А зимой, в морозы, дедушка за вязанкой дров для железной «буржуйки» (со скрипучей дверцей) ездил трамваем за город. Топить печку книгами не поднималась рука, а там ему – кто-то, где-то – разрешали разбирать старый штакетник. За живые деревья штрафовали, за их спиливание даже сажали…
В это же время папа мой, лихой лейтенантик, был на фронте, на передовой. Командовал танковым батальоном. Наши грозные, гремящие траками Т-34, наступая на врага и поводя длинными дулами пушек, послушно ему подчинялись – как живые, приручённые звери.
Мы же с мамой были тогда в эвакуации: за Уралом, под Курганом. Таких эвакуированных беженцев расселили по избам колхозников. Их было полно. И мы два года жили в землянке у леса, словно в сыром окопе. Однако в окопе своём, отдельном. Мы даже кошку пригрели. Мама – пианистка и агроном – долго не находила работы. От голода нас спасал лишь огород. Картошка, солёные огурцы и капуста в бочках. В общем, как всегда, спасала наша родная земля. Земелюшка-матушка…
Чёрно-белых фото тех лет очень мало. Бережно их храню.
III. А вот каков был мой отец Ракша Евгений Игоревич.
Агроном (как и мама, выпускник факультета механизации ТСХА) и одержимый изобретатель сельхозмашин.
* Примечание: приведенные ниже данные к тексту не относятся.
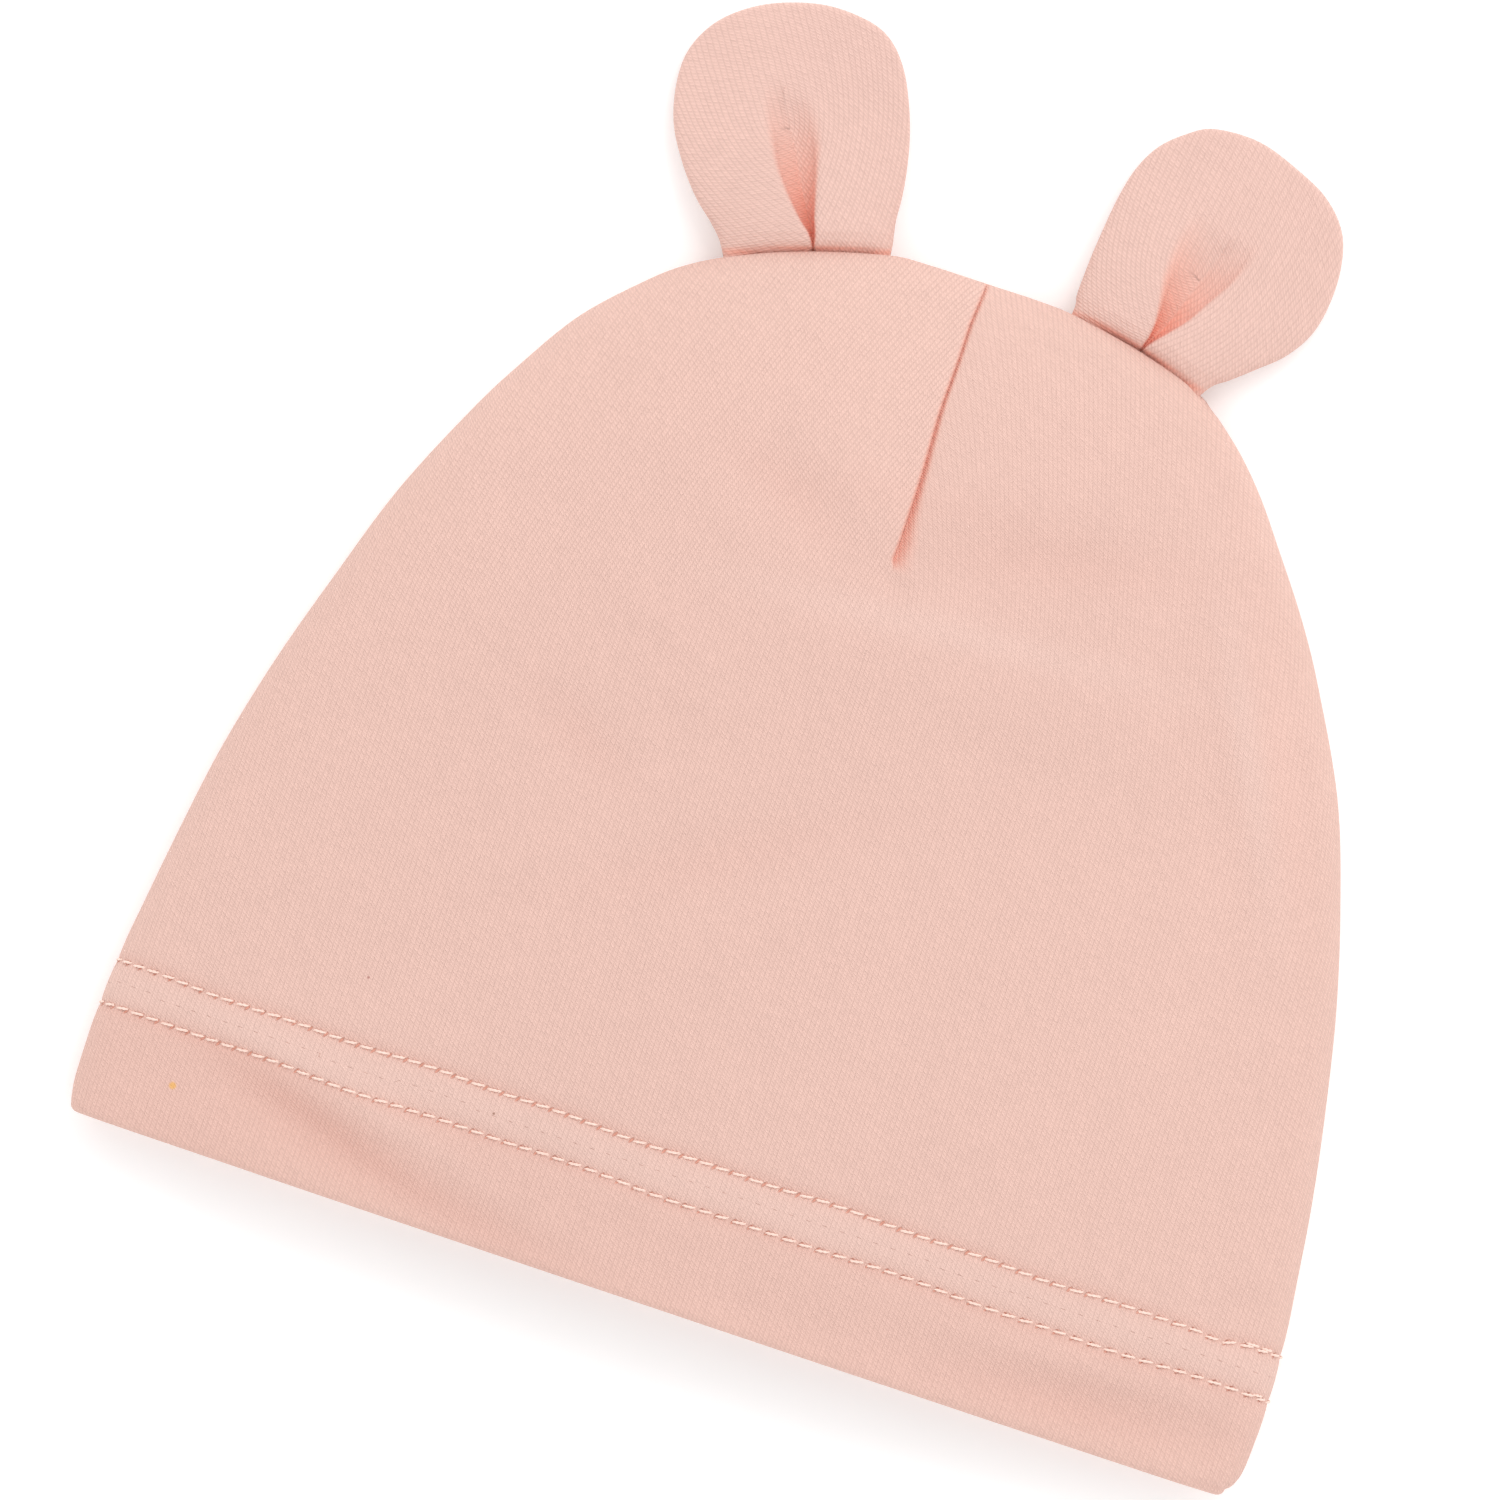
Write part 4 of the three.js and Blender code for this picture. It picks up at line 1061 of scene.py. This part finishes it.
# Inside, the looper thread crosses between the two rows.
loop_paths = []
for face in ("front", "back"):
    lo, up = lines[face, 0], lines[face, 1]
    total = min(lo.d[-1], up.d[-1])
    ring_in = 5.5
    d = ring_in
    while d < total - ring_in:
        x = lo.at(np.array([d]))[0][0, 0]
        pitch = pitch_at(x)
        pl, nl = lo.at(np.array([d, d + pitch * 0.5]))
        pu, nu = up.at(np.array([d + pitch * 0.25, d + pitch * 0.75]))
        depth = FOLD - 0.12 + 0.11
        corners = np.array([pl[0] - nl[0] * depth, pu[0] - nu[0] * depth, pl[1] - nl[1] * depth, pu[1] - nu[1] * depth])
        for a, b, na in ((corners[0], corners[1], nl[0]), (corners[1], corners[2], nl[1]), (corners[2], corners[3], nl[1])):
            t = np.linspace(0, 1, 6)[:, None]
            path = a + (b - a) * t - na * (0.12 * np.sin(np.pi * t))
            loop_paths.append(path)
        d += pitch
pts, quads, tris = tubes(loop_paths, 0.13, 5)
looper = make_mesh("looper_threads", pts, [quads, tris], recalc=False)


# ---------------------------------------------------------------- materials
class Nodes:
    """A short way to write a node material."""

    def __init__(self, name):
        self.mat = bpy.data.materials.new(name)
        self.mat.use_nodes = True
        self.tree = self.mat.node_tree
        self.tree.nodes.clear()

    def node(self, kind, **settings):
        n = self.tree.nodes.new(kind)
        for k, v in settings.items():
            setattr(n, k, v)
        return n

    def link(self, a, b):
        self.tree.links.new(a, b)

    def put(self, socket, value):
        if isinstance(value, bpy.types.NodeSocket):
            self.link(value, socket)
        else:
            socket.default_value = value

    def math(self, op, a, b=None, c=None, clamp=False):
        n = self.node("ShaderNodeMath", operation=op, use_clamp=clamp)
        self.put(n.inputs[0], a)
        if b is not None:
            self.put(n.inputs[1], b)
        if c is not None:
            self.put(n.inputs[2], c)
        return n.outputs[0]

    def noise(self, vector, scale, detail=2.0, rough=0.5):
        n = self.node("ShaderNodeTexNoise")
        self.put(n.inputs["Vector"], vector)
        n.inputs["Scale"].default_value = scale
        n.inputs["Detail"].default_value = detail
        n.inputs["Roughness"].default_value = rough
        return n.outputs["Fac"]

    def mix(self, factor, a, b):
        n = self.node("ShaderNodeMix", data_type="RGBA", clamp_factor=True)
        self.put(n.inputs[0], factor)
        self.put(n.inputs[6], a)
        self.put(n.inputs[7], b)
        return n.outputs[2]

    def scale_colour(self, colour, amount):
        n = self.node("ShaderNodeVectorMath", operation="SCALE")
        self.put(n.inputs[0], colour[:3] if isinstance(colour, tuple) else colour)
        self.put(n.inputs[3], amount)
        return n.outputs[0]

    def ramp(self, value, lo, hi, a=0.0, b=1.0):
        n = self.node("ShaderNodeMapRange", interpolation_type="SMOOTHSTEP")
        self.put(n.inputs[0], value)
        n.inputs[1].default_value, n.inputs[2].default_value = lo, hi
        n.inputs[3].default_value, n.inputs[4].default_value = a, b
        return n.outputs[0]


BODY_COLOUR = (0.800, 0.536, 0.464, 1)
# colour of the painted shade in the needle holes
PAINTED_HOLE_SHADE = (0.72, 0.25, 0.16, 1)
# colour of the painted coral shade in the dart's crease, the ears' hollows and the ears' seam lines
PAINTED_CREASE_SHADE = (0.93, 0.33, 0.22, 1)


def jersey(name, colour, wale=0.69, course=0.44, stitched=False, marks=False, with_painted_shade=False):
    m = Nodes(name)
    uvn = m.node("ShaderNodeUVMap", uv_map="knit")
    sep = m.node("ShaderNodeSeparateXYZ")
    m.link(uvn.outputs[0], sep.inputs[0])
    coord = m.node("ShaderNodeTexCoord")
    obj = coord.outputs["Object"]
    wobble = m.math("MULTIPLY", m.math("SUBTRACT", m.noise(obj, 420.0, 2.0), 0.5), 0.5)
    u = m.math("ADD", m.math("MULTIPLY", sep.outputs[0], 1 / wale), m.math("MULTIPLY", wobble, 0.5))
    v = m.math("ADD", m.math("MULTIPLY", sep.outputs[1], 1 / course), m.math("MULTIPLY", wobble, 0.9))
    a = m.math("MULTIPLY", m.math("ABSOLUTE", m.math("SUBTRACT", m.math("FRACT", u), 0.5)), 2.0)
    # each wale is a row of slanting stitches, and every second course is raised a little, which gives the cloth its slanting grain
    leg = m.math("ADD", v, u)
    wave = m.math("SINE", m.math("MULTIPLY", leg, 2 * math.pi))
    grain = m.math("SINE", m.math("MULTIPLY", m.math("ADD", m.math("MULTIPLY", v, 0.5), m.math("MULTIPLY", u, 0.25)), 2 * math.pi))
    groove = m.math("SUBTRACT", 1.0, m.math("POWER", a, 3.0))
    height = m.math("MULTIPLY", groove, m.math("MULTIPLY_ADD", wave, 0.36, 0.6))
    height = m.math("ADD", height, m.math("MULTIPLY", grain, 0.07))
    each = m.node("ShaderNodeTexWhiteNoise", noise_dimensions="2D")
    place = m.node("ShaderNodeCombineXYZ")
    m.put(place.inputs[0], m.math("FLOOR", u))
    m.put(place.inputs[1], m.math("FLOOR", leg))
    m.link(place.outputs[0], each.inputs["Vector"])
    cell = m.math("SUBTRACT", each.outputs["Value"], 0.5)
    fuzz = m.noise(obj, 2600.0, 3.0, 0.65)
    slow = m.noise(obj, 26.0, 3.0, 0.55)
    mottle = m.noise(obj, 170.0, 3.0, 0.6)
    # the loops' tops are painted lighter and the grooves between the wales darker, as shade; cell, fuzz, slow and
    # mottle vary the tone at random
    amount = m.math("ADD", 0.93, m.math("MULTIPLY", height, 0.155))
    amount = m.math("ADD", amount, m.math("MULTIPLY", cell, 0.045))
    amount = m.math("ADD", amount, m.math("MULTIPLY", m.math("SUBTRACT", fuzz, 0.5), 0.10))
    amount = m.math("ADD", amount, m.math("MULTIPLY", m.math("SUBTRACT", slow, 0.5), 0.05))
    amount = m.math("ADD", amount, m.math("MULTIPLY", m.math("SUBTRACT", mottle, 0.5), 0.05))
    # painted shade: the colour deepens in the grooves between the wales
    painted_shade = m.mix(m.math("MULTIPLY", m.math("SUBTRACT", 1.0, height), 0.16), colour, (colour[0] * 0.99, colour[1] * 0.86, colour[2] * 0.82, 1))
    colour_out = m.scale_colour(painted_shade, amount)
    total = m.math("MULTIPLY", height, 1.0)
    total = m.math("ADD", total, m.math("MULTIPLY", fuzz, 0.55))
    total = m.math("ADD", total, m.math("MULTIPLY", cell, 0.22))
    if with_painted_shade:
        tuv = m.node("ShaderNodeUVMap", uv_map="painted_shade")
        ts = m.node("ShaderNodeSeparateXYZ")
        m.link(tuv.outputs[0], ts.inputs[0])
        # painted coral shade from the map's first channel: in the dart's crease, the ears' hollows and along the ears'
        # seams
        colour_out = m.mix(m.math("MULTIPLY", ts.outputs[0], 0.9), colour_out, m.scale_colour(PAINTED_CREASE_SHADE, amount))
        # the map's second channel deepens the colour where the hem is two layers thick, and as painted shade of the
        # folds and of the stitch rows' sides; it lightens the colour as painted highlight on the puffed band and the
        # folds' lit sides
        deeper = m.math("MULTIPLY", m.math("MAXIMUM", m.math("MULTIPLY", ts.outputs[1], -1.0), 0.0), 0.11)
        colour_out = m.mix(deeper, colour_out, (colour[0] * 0.85, colour[1] * 0.45, colour[2] * 0.36, 1))
        lighter = m.math("MULTIPLY", m.math("MAXIMUM", ts.outputs[1], 0.0), 0.16)
        colour_out = m.mix(lighter, colour_out, (1.0, 0.86, 0.80, 1))
    if stitched:
        suv = m.node("ShaderNodeUVMap", uv_map="stitch")
        ss = m.node("ShaderNodeSeparateXYZ")
        m.link(suv.outputs[0], ss.inputs[0])
        # needle holes: a short slanting dash of painted shade at each whole number of stitches, a little below the row
        along = m.math("SUBTRACT", m.math("FRACT", m.math("ADD", ss.outputs[0], 0.5)), 0.5)
        along = m.math("MULTIPLY", along, 2.475)
        across = m.math("ADD", ss.outputs[1], 0.1)
        slanted = m.math("SUBTRACT", along, m.math("MULTIPLY", across, 0.55))
        e1 = m.math("POWER", m.math("ABSOLUTE", m.math("DIVIDE", slanted, 0.27)), 2.0)
        e2 = m.math("POWER", m.math("ABSOLUTE", m.math("DIVIDE", across, 0.5)), 2.0)
        hole = m.ramp(m.math("ADD", e1, e2), 1.3, 0.15)
        # a faint painted shade along each stitch row's groove
        line = m.ramp(m.math("ABSOLUTE", ss.outputs[1]), 0.55, 0.1)
        colour_out = m.mix(m.math("MULTIPLY", line, 0.10), colour_out, (colour[0] * 0.98, colour[1] * 0.72, colour[2] * 0.62, 1))
        colour_out = m.mix(m.math("MULTIPLY", hole, 0.62), colour_out, PAINTED_HOLE_SHADE)
        total = m.math("SUBTRACT", total, m.math("MULTIPLY", hole, 1.6))
    if marks:
        for x, y, size, paint, strong in ((-74.0, 9.0, 0.62, (0.88, 0.47, 0.12, 1), 0.8), (-52.4, 32.3, 0.24, (0.42, 0.16, 0.14, 1), 0.65), (-29.5, 19.65, 0.22, (0.30, 0.13, 0.08, 1), 0.7)):
            d = m.node("ShaderNodeVectorMath", operation="DISTANCE")
            flat = m.node("ShaderNodeVectorMath", operation="MULTIPLY")
            m.put(flat.inputs[0], obj)
            flat.inputs[1].default_value = (1, 1, 0)
            m.link(flat.outputs[0], d.inputs[0])
            d.inputs[1].default_value = (x / 1000, (y - MID_Y) / 1000, 0)
            dist = m.math("ADD", m.math("MULTIPLY", d.outputs["Value"], 1000.0), m.math("MULTIPLY", m.math("SUBTRACT", fuzz, 0.5), 0.35))
            spot = m.ramp(dist, size * 1.15, size * 0.45)
            colour_out = m.mix(m.math("MULTIPLY", spot, strong), colour_out, paint)
    bump = m.node("ShaderNodeBump")
    bump.inputs["Strength"].default_value = 0.7
    bump.inputs["Distance"].default_value = 0.00018
    m.link(total, bump.inputs["Height"])
    shader = m.node("ShaderNodeBsdfPrincipled")
    m.link(colour_out, shader.inputs["Base Color"])
    m.link(bump.outputs[0], shader.inputs["Normal"])
    shader.inputs["Roughness"].default_value = 0.92
    shader.inputs["Specular IOR Level"].default_value = 0.18
    shader.inputs["Sheen Weight"].default_value = 0.22
    shader.inputs["Sheen Roughness"].default_value = 0.45
    shader.inputs["Sheen Tint"].default_value = (1.0, 0.86, 0.8, 1)
    out = m.node("ShaderNodeOutputMaterial")
    m.link(shader.outputs[0], out.inputs[0])
    return m.mat


def thread(name, colour):
    m = Nodes(name)
    coord = m.node("ShaderNodeTexCoord")
    n = m.noise(coord.outputs["Object"], 5200.0, 2.0, 0.6)
    amount = m.math("ADD", 0.9, m.math("MULTIPLY", n, 0.2))
    shader = m.node("ShaderNodeBsdfPrincipled")
    m.link(m.scale_colour(colour, amount), shader.inputs["Base Color"])
    shader.inputs["Roughness"].default_value = 0.6
    shader.inputs["Specular IOR Level"].default_value = 0.35
    shader.inputs["Sheen Weight"].default_value = 0.2
    bump = m.node("ShaderNodeBump")
    bump.inputs["Strength"].default_value = 0.4
    bump.inputs["Distance"].default_value = 0.00006
    m.link(n, bump.inputs["Height"])
    m.link(bump.outputs[0], shader.inputs["Normal"])
    out = m.node("ShaderNodeOutputMaterial")
    m.link(shader.outputs[0], out.inputs[0])
    return m.mat


jersey_body = jersey("jersey_body", BODY_COLOUR, stitched=True, marks=True, with_painted_shade=True)
jersey_back = jersey("jersey_back", BODY_COLOUR, stitched=True)
EAR_COLOUR = (BODY_COLOUR[0] * 1.0, BODY_COLOUR[1] * 1.0, BODY_COLOUR[2] * 1.01, 1)
jersey_ear = jersey("jersey_ear", EAR_COLOUR, with_painted_shade=True)
sewing = thread("sewing_thread", (0.97, 0.735, 0.64, 1))
front.data.materials.append(jersey_body)
back.data.materials.append(jersey_back)
left_ear.data.materials.append(jersey_ear)
right_ear.data.materials.append(jersey_ear)
stitches.data.materials.append(sewing)
looper.data.materials.append(sewing)

# ---------------------------------------------------------------- joining the frame
for piece in (front, back, left_ear, right_ear, stitches, looper):
    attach(piece, "root")
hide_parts("front_panel", "front_hem")
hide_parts("back_panel", "back_hem")
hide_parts("left_ear")
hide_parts("right_ear")


def half_surface(ob):
    return sum(p.area for p in ob.data.polygons) / 2


print("areas m2:", {o.name: round(half_surface(o), 5) for o in (front, back, left_ear, right_ear)})
print("triangles:", {o.name: sum(len(p.vertices) - 2 for p in o.data.polygons) for o in (front, back, left_ear, right_ear, stitches, looper)})

# ---------------------------------------------------------------- floor, light and camera
bpy.ops.mesh.primitive_plane_add(size=4.0, location=(0, 0, -0.0001))
floor = bpy.context.object
floor.name = "floor"
fm = Nodes("floor_white")
fs = fm.node("ShaderNodeBsdfPrincipled")
fn = fm.noise(fm.node("ShaderNodeTexCoord").outputs["Object"], 3.0, 2.0)
fm.link(fm.scale_colour((0.96, 0.96, 0.96, 1), fm.math("ADD", 0.995, fm.math("MULTIPLY", fn, 0.01))), fs.inputs["Base Color"])
fs.inputs["Roughness"].default_value = 0.9
fs.inputs["Emission Color"].default_value = (1, 1, 1, 1)
fs.inputs["Emission Strength"].default_value = 0.16
fs.inputs["Specular IOR Level"].default_value = 0.1
fo = fm.node("ShaderNodeOutputMaterial")
fm.link(fs.outputs[0], fo.inputs[0])
floor.data.materials.append(fm.mat)

scene = bpy.context.scene
scene.view_settings.view_transform = "Standard"
world = bpy.data.worlds.new("studio")
world.use_nodes = True
world.node_tree.nodes["Background"].inputs[0].default_value = (1, 1, 1, 1)
world.node_tree.nodes["Background"].inputs[1].default_value = 1.02
scene.world = world

TILT = math.radians(18.3)
RIGHT = Vector((math.cos(TILT), math.sin(TILT), 0))
UP = Vector((-math.sin(TILT), math.cos(TILT), 0))


def area_light(name, towards, distance, size, energy, target=(0, 0, 0.005)):
    data = bpy.data.lights.new(name, "AREA")
    data.shape = "DISK"
    data.size = size
    data.energy = energy
    ob = bpy.data.objects.new(name, data)
    scene.collection.objects.link(ob)
    place = Vector(target) + Vector(towards).normalized() * distance
    ob.location = place
    ob.rotation_euler = (place - Vector(target)).to_track_quat("Z", "Y").to_euler()
    return ob


area_light("key", UP * 0.7 + RIGHT * 0.45 + Vector((0, 0, 1.0)), 1.6, 0.9, 5.3)

cam_data = bpy.data.cameras.new("camera")
cam_data.sensor_width = 36
cam_data.lens = 500
cam = bpy.data.objects.new("camera", cam_data)
scene.collection.objects.link(cam)
centre = Vector((-0.01125, -0.01267, 0.005))
cam.location = centre + Vector((0, 0, 0.213 * 500 / 36))
cam.matrix_world = Matrix(
    (
        (RIGHT.x, UP.x, 0, cam.location.x),
        (RIGHT.y, UP.y, 0, cam.location.y),
        (0, 0, 1, cam.location.z),
        (0, 0, 0, 1),
    )
)
cam_data.clip_start = 0.01
cam_data.clip_end = 10
scene.camera = cam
А ещё – танкист-победитель, гвардеец, с редким орденом Александра Невского на груди. Защитник Отечества и лично меня от неминуемой смерти под сапогом фашизма. И я гордилась и буду всю жизнь гордиться тем, что после войны (в которой мы смяли этот «сапог») я носила в школу вместо портфеля полевую сумку отца из дерматина, с длинной лямкой через плечо. Внутри эта сумка долго пахла (как и мои тетрадки) горьким машинным маслом, дымом стреляных гильз от снарядов, фронтовыми дорогами. Вместе с ней я получила и аттестат зрелости. Истинной моей зрелости.
IV. А вот это мой внук Владимир… (Фамилию умышленно не пишу. Но миром такие Владимиры, знаю, владеть не будут.)
Улыбчивый недоучка, самоуверенный лгун и хитрец… Что ж, иное время – иные песни. Вляпались мы в капитализм в девяностые, когда эти внуки рождались… Вернее, нас вляпали. Даже втолкнули. «Свобода!.. Свобода!»
А от чего, собственно, свобода-то?.. Ради чего, для чего?.. Теперь кругом или сытые сибариты, или недовольные всем наглецы. Но и тех, и других заботит одно: прибыль, коммерция. Уже больше на кухнях не собираются – поспорить, потолковать о политике под гитару. За стеной по праздникам больше уже не поют хором «Ой, мороз, мороз…» или «Рябинушку». И во дворе дети уже больше не играют в «классики», не прыгают через скакалку.
Я же буду всю жизнь страдать и стыдиться, что в эти мирные десятилетия скрывала своего внука-циника от призыва в армию, от годовой (всего-то!) службы. А вдруг там кто-то его обидит? А вдруг там дедовщина? Военкомат очень искал его, прописанного в моей квартире, десять лет (!) донимал меня постоянно. Особенно в период призыва – каждую весну и осень. Я же скрывала адреса подружек, у которых он жил. Скрывала его, такого рослого, здорового бугая, «защитничка Отечества», родной матери и лично меня. От возможного вражьего нападения… Теперь мне стыдно за это. Хотя тут не только моя вина.
Но каюсь, всё равно каюсь…
И, наверное, долго бы каялась. Но нет. Этого не позволили, не допустили настоящие патриоты: мои отцы, деды и прадеды. Мои великие предки. Они, покойные, но никогда врагом не сломленные, отстоявшие Родину и лично меня, поднялись недавно Бессмертным полком. Напомнили о себе. И как живые, и вместе с живыми, молодыми и старыми, пошли, уверенно зашагали по сёлам и городам. Явили миру нашу бессмертную мощь. И многотысячное это шествие по всей стране, с портретами и наградами на груди показало (до слёз, до мурашек), что Россию не победить!.. И что живут в каждом бьющемся сердце – и ныне, и присно, и во веки веков – вечные наши Вера, Надежда, Любовь и мудрая мать их Софья.